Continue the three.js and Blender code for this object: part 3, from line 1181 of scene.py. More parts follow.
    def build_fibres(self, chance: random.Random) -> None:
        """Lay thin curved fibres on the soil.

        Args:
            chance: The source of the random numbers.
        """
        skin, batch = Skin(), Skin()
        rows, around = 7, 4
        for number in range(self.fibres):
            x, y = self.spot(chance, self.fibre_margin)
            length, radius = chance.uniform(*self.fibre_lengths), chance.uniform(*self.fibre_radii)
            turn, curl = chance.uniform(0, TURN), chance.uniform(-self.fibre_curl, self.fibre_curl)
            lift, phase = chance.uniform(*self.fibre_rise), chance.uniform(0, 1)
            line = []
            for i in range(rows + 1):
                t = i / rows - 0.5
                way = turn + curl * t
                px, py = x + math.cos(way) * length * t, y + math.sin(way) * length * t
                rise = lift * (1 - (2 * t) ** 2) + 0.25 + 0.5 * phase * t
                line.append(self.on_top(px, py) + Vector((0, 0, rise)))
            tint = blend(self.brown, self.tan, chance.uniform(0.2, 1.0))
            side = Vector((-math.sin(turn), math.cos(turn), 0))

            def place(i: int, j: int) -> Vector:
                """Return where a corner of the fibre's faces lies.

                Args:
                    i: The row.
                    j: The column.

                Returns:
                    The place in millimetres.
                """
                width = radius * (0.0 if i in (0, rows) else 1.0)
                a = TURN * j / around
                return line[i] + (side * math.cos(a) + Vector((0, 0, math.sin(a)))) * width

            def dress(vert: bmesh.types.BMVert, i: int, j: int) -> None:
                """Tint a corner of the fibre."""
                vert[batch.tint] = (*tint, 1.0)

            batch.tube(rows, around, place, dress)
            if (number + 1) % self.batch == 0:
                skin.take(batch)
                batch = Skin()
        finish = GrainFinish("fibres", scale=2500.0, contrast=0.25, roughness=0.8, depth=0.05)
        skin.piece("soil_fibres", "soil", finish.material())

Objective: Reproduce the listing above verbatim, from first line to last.

Task response:
Continue the three.js and Blender code for this object: part 3, from line 1181 of scene.py. More parts follow.
    def build_fibres(self, chance: random.Random) -> None:
        """Lay thin curved fibres on the soil.

        Args:
            chance: The source of the random numbers.
        """
        skin, batch = Skin(), Skin()
        rows, around = 7, 4
        for number in range(self.fibres):
            x, y = self.spot(chance, self.fibre_margin)
            length, radius = chance.uniform(*self.fibre_lengths), chance.uniform(*self.fibre_radii)
            turn, curl = chance.uniform(0, TURN), chance.uniform(-self.fibre_curl, self.fibre_curl)
            lift, phase = chance.uniform(*self.fibre_rise), chance.uniform(0, 1)
            line = []
            for i in range(rows + 1):
                t = i / rows - 0.5
                way = turn + curl * t
                px, py = x + math.cos(way) * length * t, y + math.sin(way) * length * t
                rise = lift * (1 - (2 * t) ** 2) + 0.25 + 0.5 * phase * t
                line.append(self.on_top(px, py) + Vector((0, 0, rise)))
            tint = blend(self.brown, self.tan, chance.uniform(0.2, 1.0))
            side = Vector((-math.sin(turn), math.cos(turn), 0))

            def place(i: int, j: int) -> Vector:
                """Return where a corner of the fibre's faces lies.

                Args:
                    i: The row.
                    j: The column.

                Returns:
                    The place in millimetres.
                """
                width = radius * (0.0 if i in (0, rows) else 1.0)
                a = TURN * j / around
                return line[i] + (side * math.cos(a) + Vector((0, 0, math.sin(a)))) * width

            def dress(vert: bmesh.types.BMVert, i: int, j: int) -> None:
                """Tint a corner of the fibre."""
                vert[batch.tint] = (*tint, 1.0)

            batch.tube(rows, around, place, dress)
            if (number + 1) % self.batch == 0:
                skin.take(batch)
                batch = Skin()
        finish = GrainFinish("fibres", scale=2500.0, contrast=0.25, roughness=0.8, depth=0.05)
        skin.piece("soil_fibres", "soil", finish.material())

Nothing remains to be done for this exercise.